Read the data and repeat it in full, exactly.

— start Dataset section —

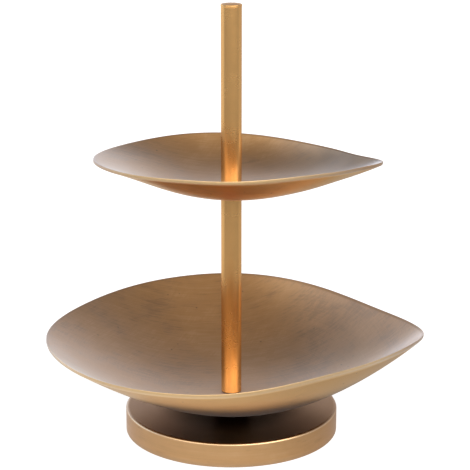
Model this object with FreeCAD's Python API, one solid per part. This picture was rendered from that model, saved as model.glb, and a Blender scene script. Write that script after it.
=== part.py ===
import FreeCAD, Part
import math
import os

from FreeCAD import Vector

# Two-tier stand: a round hollow base, a pole of two screw-on tubes, and two leaf-shaped dishes.
# Millimetres. +Z runs up the pole, the origin is where the pole's axis meets the table,
# and the pointed tips of both dishes face +X.

# ---- Driving dimensions ------------------------------------------------------------------

# Base drum, pressed from sheet, with its lower rim rolled inwards over a closing plate
BASE_DIAMETER = 200.0
BASE_HEIGHT = 23.6
BASE_WALL = 2.0
BASE_TOP_EDGE_RADIUS = 2.2
BASE_FOOT_EDGE_RADIUS = 1.0
ROLLED_RIM_WIDTH = 8.0
CLOSING_PLATE_THICKNESS = 1.2
FELT_THICKNESS = 2.2
FELT_STANDS_PROUD = 0.6

# Pole tubes and their plugs
TUBE_DIAMETER = 19.0
TUBE_WALL = 1.2
TUBE_END_CHAMFER = 0.3
LOWER_TUBE_LENGTH = 194.1
UPPER_TUBE_LENGTH = 165.6
INSERT_LENGTH = 16.0
CAP_HEAD_THICKNESS = 1.8
CAP_OVERHANG = 0.2
CAP_EDGE_RADIUS = 0.8
CAP_CROWN = 0.5
CAP_SPIGOT_LENGTH = 8.0

# M8 threaded rods, nuts and washers; the threads are plain cylinders
ROD_DIAMETER = 8.0
ROD_END_CHAMFER = 0.8
ROD_SHORT_OF_INSERT = 1.0
ROD_BELOW_NUT = 2.5
NUT_ACROSS_FLATS = 13.0
NUT_HEIGHT = 6.5
NUT_CORNER_CHAMFER = 0.6
LOAD_WASHER_DIAMETER = 60.0
LOAD_WASHER_THICKNESS = 3.0
SPRING_WASHER_DIAMETER = 14.8
SPRING_WASHER_THICKNESS = 2.0
SPRING_WASHER_SPLIT = 1.6

# Spacer collar between the base and the lower dish
COLLAR_DIAMETER = 36.0
COLLAR_WEB = 1.5
COLLAR_EDGE_CHAMFER = 0.8

# Nylon washers above and below each dish, set back all round from the outside of the tube
NYLON_WASHER_SETBACK = 0.5
FLAT_WASHER_THICKNESS = 1.5
STEP_FLANGE_THICKNESS = 1.2
STEP_SLEEVE_DIAMETER = 12.0

# Dishes
DISH_THICKNESS = 3.2
DISH_SEAT_DIAMETER = 36.0

# Tip reach from the pole's axis, tip height over the underside of the seat, and the radius of
# the belly's curve where it leaves the seat, towards the tip and towards the tail
LOWER_TIP_REACH = 181.0
LOWER_TIP_HEIGHT = 62.5
LOWER_BELLY_RADIUS_TIP = 265.0
LOWER_BELLY_RADIUS_TAIL = 170.0
UPPER_TIP_REACH = 139.0
UPPER_TIP_HEIGHT = 27.8
UPPER_BELLY_RADIUS_TIP = 305.0
UPPER_BELLY_RADIUS_TAIL = 117.0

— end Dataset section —

## Exercise output
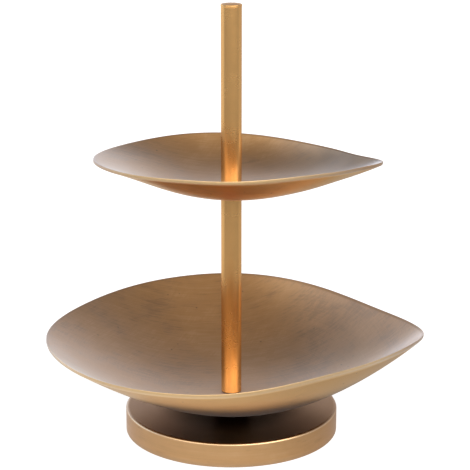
Model this object with FreeCAD's Python API, one solid per part. This picture was rendered from that model, saved as model.glb, and a Blender scene script. Write that script after it.
=== part.py ===
import FreeCAD, Part
import math
import os

from FreeCAD import Vector

# Two-tier stand: a round hollow base, a pole of two screw-on tubes, and two leaf-shaped dishes.
# Millimetres. +Z runs up the pole, the origin is where the pole's axis meets the table,
# and the pointed tips of both dishes face +X.

# ---- Driving dimensions ------------------------------------------------------------------

# Base drum, pressed from sheet, with its lower rim rolled inwards over a closing plate
BASE_DIAMETER = 200.0
BASE_HEIGHT = 23.6
BASE_WALL = 2.0
BASE_TOP_EDGE_RADIUS = 2.2
BASE_FOOT_EDGE_RADIUS = 1.0
ROLLED_RIM_WIDTH = 8.0
CLOSING_PLATE_THICKNESS = 1.2
FELT_THICKNESS = 2.2
FELT_STANDS_PROUD = 0.6

# Pole tubes and their plugs
TUBE_DIAMETER = 19.0
TUBE_WALL = 1.2
TUBE_END_CHAMFER = 0.3
LOWER_TUBE_LENGTH = 194.1
UPPER_TUBE_LENGTH = 165.6
INSERT_LENGTH = 16.0
CAP_HEAD_THICKNESS = 1.8
CAP_OVERHANG = 0.2
CAP_EDGE_RADIUS = 0.8
CAP_CROWN = 0.5
CAP_SPIGOT_LENGTH = 8.0

# M8 threaded rods, nuts and washers; the threads are plain cylinders
ROD_DIAMETER = 8.0
ROD_END_CHAMFER = 0.8
ROD_SHORT_OF_INSERT = 1.0
ROD_BELOW_NUT = 2.5
NUT_ACROSS_FLATS = 13.0
NUT_HEIGHT = 6.5
NUT_CORNER_CHAMFER = 0.6
LOAD_WASHER_DIAMETER = 60.0
LOAD_WASHER_THICKNESS = 3.0
SPRING_WASHER_DIAMETER = 14.8
SPRING_WASHER_THICKNESS = 2.0
SPRING_WASHER_SPLIT = 1.6

# Spacer collar between the base and the lower dish
COLLAR_DIAMETER = 36.0
COLLAR_WEB = 1.5
COLLAR_EDGE_CHAMFER = 0.8

# Nylon washers above and below each dish, set back all round from the outside of the tube
NYLON_WASHER_SETBACK = 0.5
FLAT_WASHER_THICKNESS = 1.5
STEP_FLANGE_THICKNESS = 1.2
STEP_SLEEVE_DIAMETER = 12.0

# Dishes
DISH_THICKNESS = 3.2
DISH_SEAT_DIAMETER = 36.0

# Tip reach from the pole's axis, tip height over the underside of the seat, and the radius of
# the belly's curve where it leaves the seat, towards the tip and towards the tail
LOWER_TIP_REACH = 181.0
LOWER_TIP_HEIGHT = 62.5
LOWER_BELLY_RADIUS_TIP = 265.0
LOWER_BELLY_RADIUS_TAIL = 170.0
UPPER_TIP_REACH = 139.0
UPPER_TIP_HEIGHT = 27.8
UPPER_BELLY_RADIUS_TIP = 305.0
UPPER_BELLY_RADIUS_TAIL = 117.0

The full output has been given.